Я сидел как на иголках. Сейчас Верховный одобрит план, и он обретет железную
силу. Но как оспорить предложения, уже одобренные Генеральным штабом? Ведь
могут превратно истолковать мою настойчивость. Командармом я был тогда довольно
молодым.
Тем временем уже начали свертывать карты. Верховный спросил:
- Все согласны с данным решением? Возможно, у кого-нибудь есть иное мнение?
Это была для меня последняя возможность. Я попросил разрешения высказаться.
Сталин не без удивления, но вместе с тем вполне доброжелательно посмотрел на
меня:
- Прошу.
Снова были развернуты карты. Стараясь сдержать волнение, я изложил свою точку
зрения. Закончив, оглядел всех, предчувствуя, что сейчас "большая тройка" - два
командующих фронтами и заместитель начальника Генштаба обрушится на меня.
Одну-две минуты царило молчание. Затем слово взял В. Д. Соколовский, потом М. А.
Рейтер. Оба старались опровергнуть мои аргументы. Особенно жарко говорил Макс
Андреевич. Свою отповедь он закончил словами:
- Товарищ Сталин, Баграмян упорно добивается, что бы ему создали условия,
облегчающие решение задачи. Если его послушать, то получается, что нужно не
только усилить боевой состав одиннадцатой гвардейской, но еще и поддержать
действия этого соединения ударами соседей.

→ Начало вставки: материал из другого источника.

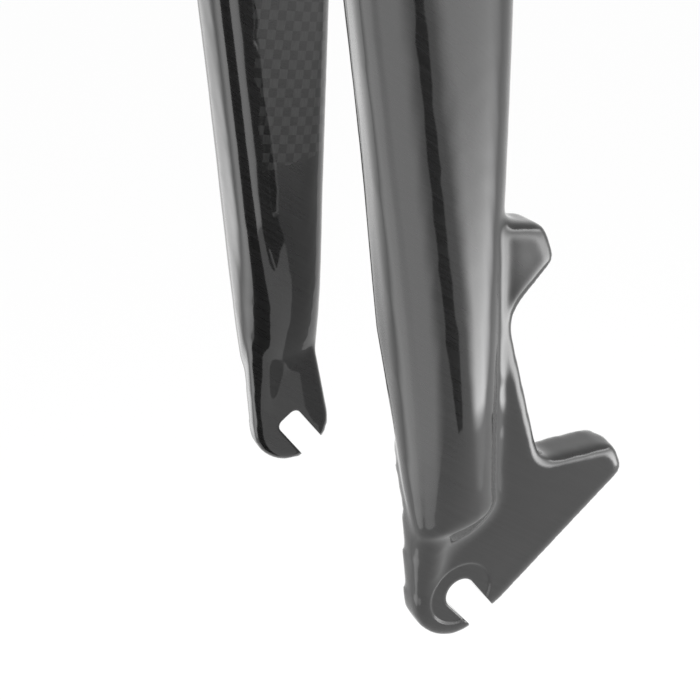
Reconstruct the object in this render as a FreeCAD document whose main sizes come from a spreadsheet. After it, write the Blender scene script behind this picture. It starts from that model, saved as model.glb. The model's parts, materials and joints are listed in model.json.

Сталин, до этого внимательно изучавший карту, поднял голову, вынул изо рта
трубку, неторопливо разгладил усы. Все смолкли. Рейтер бросил на меня
осуждающий взгляд, словно хотел сказать: "Предупреждали же тебя: помалкивай. Не
послушался, теперь пеняй на себя".
И вдруг Верховный очень тихо и очень спокойно сказал:
- А ведь Баграмян дело говорит. И по-моему, с его предложением нужно
согласиться. Что же касается заботы командарма о более благоприятных условиях
для выполнения задачи, то это похвально. Ведь на него же ляжет вся
ответственность в случае неудачи...
Охотников продолжать спор не нашлось. Наш вариант был принят, к моему большому
удовлетворению, без существенных изменений.

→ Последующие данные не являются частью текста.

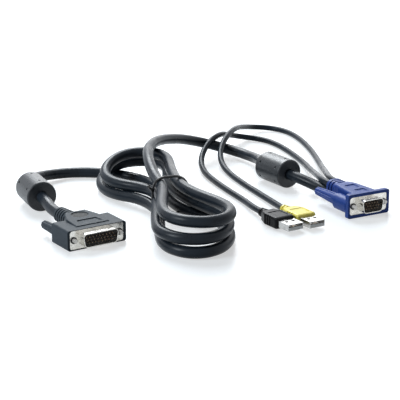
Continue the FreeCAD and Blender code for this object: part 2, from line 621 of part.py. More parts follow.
def data_overmould():
    """Soft body with side grip notches and a ringed strain relief."""
    relief_start = DATA_SHELL_REACH + DATA_BODY_LENGTH
    relief = rod(DATA_RELIEF_RADIUS, DATA_RELIEF_LENGTH, 0, relief_start, 0, DATA_RELIEF_TIP)
    relief = relief.cut(ring_grooves(relief_start, DATA_END, DATA_RELIEF_RADIUS,
                                     DATA_RELIEF_TIP, DATA_RING_DEPTH, DATA_RING_START))
    return merge(data_body(), relief).cut(data_cuts())


def data_shell():
    """Rectangular drawn tube with two square windows in the top."""
    length = DATA_SHELL_REACH + DATA_SHELL_ROOT
    tube = box(DATA_SHELL_WIDTH, length, DATA_SHELL_HEIGHT)
    bore = box(DATA_SHELL_WIDTH - 2 * DATA_SHELL_WALL, length,
               DATA_SHELL_HEIGHT - 2 * DATA_SHELL_WALL)
    windows = [box(DATA_WINDOW, DATA_WINDOW, DATA_SHELL_HEIGHT, DATA_WINDOW_FROM_TIP,
                   side * DATA_WINDOW_SPACING / 2, DATA_SHELL_HEIGHT / 2) for side in (-1, 1)]
    return tube.cut(bore).cut(Part.makeCompound(windows))


def data_tongue_floor():
    """Height of the shell's inner floor."""
    return -DATA_SHELL_HEIGHT / 2 + DATA_SHELL_WALL


def data_tongue():
    """Plastic tongue on the shell's floor, with four slots for the contacts."""
    length = DATA_SHELL_REACH + DATA_SHELL_ROOT - DATA_TONGUE_SETBACK
    middle = data_tongue_floor() + DATA_TONGUE_HEIGHT / 2
    tongue = box(DATA_SHELL_WIDTH - 2 * DATA_SHELL_WALL, length, DATA_TONGUE_HEIGHT,
                 DATA_TONGUE_SETBACK, 0, middle)
    return tongue.cut(data_contacts())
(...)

Нам передавались все дивизии, которым предстояло прорывать вражескую оборону
южнее Козельска. Задача 11-й теперь сводилась к тому, чтобы, преодолев оборону
противника на участке Глинная, Жуково, повернуть главные силы на юго-восток и
наступать на Болхов, куда навстречу нам с северо-востока будут идти войска 61-й
армии Брянского фронта. И уже после разгрома болховской группировки противника
наша армия двинется на Хотынец.
Из Москвы я вернулся в приподнятом настроении. Окрепла уверенность в успехе,
хотя я и сознавал, какую огромную ответственность взвалил на себя. Сразу же
поспешил к командарму 50-й генерал-лейтенанту И. В. Болдину. Предстояло
передать ему старую нашу полосу обороны от Запрудья до Хомутово и часть
соединений, которые входили в нашу армию во время Жиздринской операции.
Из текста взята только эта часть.